Unlike writing music for music’s sake, the purpose of music in a film is to support the scene and the overall narrative. Finding the right feel or “sound” of the picture is essential to the effectiveness the score. The acclaimed Elliot Goldenthal discusses his approach to a score:
“Before I approach anything, I have a very strong concept of what I want to pull off, whether it works or not. That might include limiting the choice of pitches or a very clear choice of orchestration. So I don’t go into something and just start improvising, I find that if I do that, I just sort of waste my time. I stay away from the piano, away from the computer, away from the pencil. I think about the scene and I say: How can I achieve the dramatic effect that is necessary for the scene and have it still sound fresh? How can I make it sound like you haven’t heard that before, you haven’t lived that before? Sometimes the answer can be surprisingly simple. In Alien 3, for example, I used a solo piano to underline the scene with the little girl because I thought that having a piano way out in space would remind you of the most domestic of all instruments – it would remind you of home. Just things like that. That’s a concept.”
This excellently describes how determining the sound palette and the overall “voice” at the start will greatly improve ease of writing later on. Having the conceptual pieces in place before hand will make for a more cohesive structure and allow for greater dramatic support.
Once this foundation is laid, the thematic material can be developed. In a trend started by Hans Zimmer and adopted by several other composers, a short suite is written that includes 10-15 minutes of music that the rest of the film will be based on. Sometimes this is done before the shooting even begins. This way the director can sit with the thematic materials and make sure they are properly in-line with the film’s vision. Otherwise, you’ll want to tackle some of the more important sequences to establish the tone and build from there.

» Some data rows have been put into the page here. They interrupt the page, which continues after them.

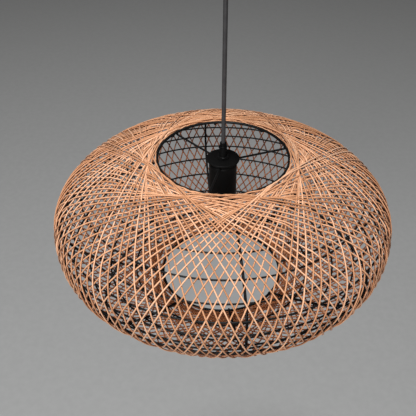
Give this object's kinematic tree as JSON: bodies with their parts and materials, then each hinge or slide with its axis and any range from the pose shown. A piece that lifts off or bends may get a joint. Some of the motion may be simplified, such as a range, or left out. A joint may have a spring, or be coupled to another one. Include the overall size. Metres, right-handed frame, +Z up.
{
  "type": "pendant ceiling light",
  "caption": "Pendant ceiling light with a flattened globe shade of wound peach cord on a black wire cage, hung by a black cord from a round canopy.",
  "frame": {"origin": "on the ceiling, at the centre of the mounting bracket's upper face", "axes": "+Z up into the ceiling, -Y towards the viewer of the front view, +X to the viewer's right"},
  "size_m": [0.499, 0.499, 0.5052],
  "materials": {
    "black_metal": "satin black powder coat",
    "black_plastic": "moulded, low sheen",
    "cord_sheath": "round sheathed flex, low sheen",
    "wound_cord": "twisted paper cord, slight sheen",
    "zinc_steel": "zinc plated",
    "brass": "plain rolled brass",
    "insulator": "moulded off-white",
    "black_rubber": "matt",
    "brown_core": "insulated wire",
    "blue_core": "insulated wire"
  },
  "bodies": {
    "ceiling": {"mounting_bracket": "zinc_steel", "canopy_cup": "black_metal", "canopy_screw_1": "black_metal", "canopy_screw_2": "black_metal", "terminal_block": "insulator", "terminal_fixing_screw": "zinc_steel", "terminal_screw_1": "brass", "terminal_screw_2": "brass", "canopy_cord_grip": "black_plastic", "canopy_grip_screw": "black_metal", "canopy_lock_nut": "zinc_steel", "cord_in_canopy": "cord_sheath", "canopy_live_core": "brown_core", "canopy_neutral_core": "blue_core"},
    "bush": {"cord_bush": "black_rubber"},
    "cord": {"pendant_cord": "cord_sheath"},
    "lamp": {"holder_cord_grip": "black_plastic", "holder_grip_screw": "black_metal", "outer_lock_nut": "black_metal", "cap_disc": "black_plastic", "spider_hub": "black_metal", "spoke_1": "black_metal", "spoke_2": "black_metal", "spoke_3": "black_metal", "cover_tube": "black_plastic", "inner_lock_nut": "zinc_steel", "holder_dome": "black_plastic", "contact_insert": "insulator", "holder_terminal_live": "brass", "holder_terminal_neutral": "brass", "holder_shell": "black_plastic", "thread_shell": "brass", "cord_in_holder": "cord_sheath", "holder_live_core": "brown_core", "holder_neutral_core": "blue_core", "top_ring": "black_metal", "bottom_ring": "black_metal", "rib_1": "black_metal", "rib_2": "black_metal", "rib_3": "black_metal", "rib_4": "black_metal", "rib_5": "black_metal", "rib_6": "black_metal", "rib_7": "black_metal", "rib_8": "black_metal", "upper_hoop_1": "black_metal", "upper_hoop_2": "black_metal", "upper_hoop_3": "black_metal", "upper_hoop_4": "black_metal", "upper_hoop_5": "black_metal", "upper_hoop_6": "black_metal", "lower_hoop_1": "black_metal", "lower_hoop_2": "black_metal", "lower_hoop_3": "black_metal", "lower_hoop_4": "black_metal", "lower_hoop_5": "black_metal", "lower_hoop_6": "black_metal", "woven_shade": "wound_cord"},
    "contact": {"centre_contact": "brass"}
  },
  "joints": [
    {"name": "swing_sideways", "type": "hinge", "parent": "ceiling", "child": "bush", "pos_m": [0, 0, -0.05], "axis": [0, 1, 0], "range_deg": [-25, 25]},
    {"name": "swing_forward", "type": "hinge", "parent": "bush", "child": "cord", "pos_m": [0, 0, -0.05], "axis": [1, 0, 0], "range_deg": [-25, 25]},
    {"name": "lamp_turn", "type": "hinge", "parent": "cord", "child": "lamp", "pos_m": [0, 0, -0.2638], "axis": [0, 0, 1], "range_deg": [-180, 180], "stiffness_Nm_per_rad": 0.003},
    {"name": "contact_flex", "type": "hinge", "parent": "lamp", "child": "contact", "pos_m": [-0.009, 0, -0.3277], "axis": [0, -1, 0], "range_deg": [0, 4.5], "stiffness_Nm_per_rad": 0.3, "springref_deg": -4.58}
  ]
}
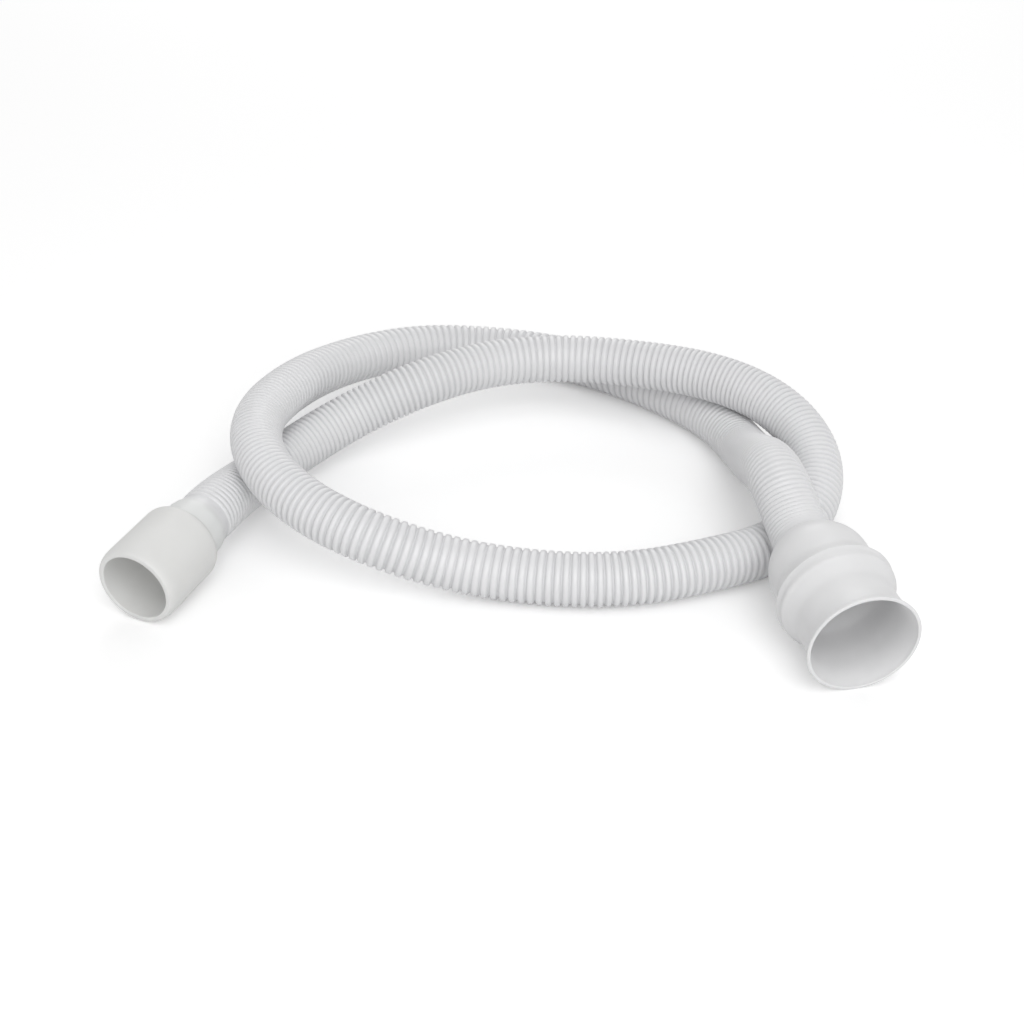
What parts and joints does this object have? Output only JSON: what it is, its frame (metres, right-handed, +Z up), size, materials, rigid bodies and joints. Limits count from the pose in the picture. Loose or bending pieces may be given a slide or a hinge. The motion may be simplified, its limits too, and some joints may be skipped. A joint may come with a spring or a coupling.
{
  "type": "flexible hose",
  "caption": "Corrugated flexible hose lying in a loose overhand knot, with a plain straight cuff on one end and a flared, waisted cuff on the other.",
  "frame": {"origin": "centre of the part's outline on the floor that it lies on", "axes": "+Z up; +X runs across the knot from the straight cuff's side to the flared cuff's side; both mouths face roughly -Y, towards the viewer"},
  "size_m": [0.3707, 0.3342, 0.0579],
  "materials": {
    "hose_plastic": "satin cool light grey",
    "straight_cuff_rubber": "satin warm light grey",
    "flared_cuff_rubber": "satin light grey"
  },
  "bodies": {
    "root": {"corrugated_hose": "hose_plastic", "straight_cuff": "straight_cuff_rubber", "flared_cuff": "flared_cuff_rubber"}
  },
  "joints": []
}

The music in a film is broken up into “cues” that can last anywhere from a few seconds to 10-minutes or more. An average feature film will have around 40 or 50 different cues with most lasting a few minutes or less. This makes the writing and editing process much more digestible by allowing changes to be made to a short cue rather than a 7 minute one that might have to be completely rewritten.
Every director has a unique personality and therefore a totally different working style. So the first thing a composer must do is loose his ego, because if the director doesn’t like the music it doesn’t stay in the film. The art of trying to figure out how to make the music work within the director’s vision can require quite a bit of psychology and resilience. I’ve worked for some directors that loved everything I did the first time and I’ve worked for some that required 15 rewrites of the same 30 second cue! The point is you have to listen, be reative and be prepared to work outside of your wheelhouse. Having honest and deep conversations prior to writing will definitely alleviate the need for many rewrites, but there will always be changes necessary and the composer can’t take it personally.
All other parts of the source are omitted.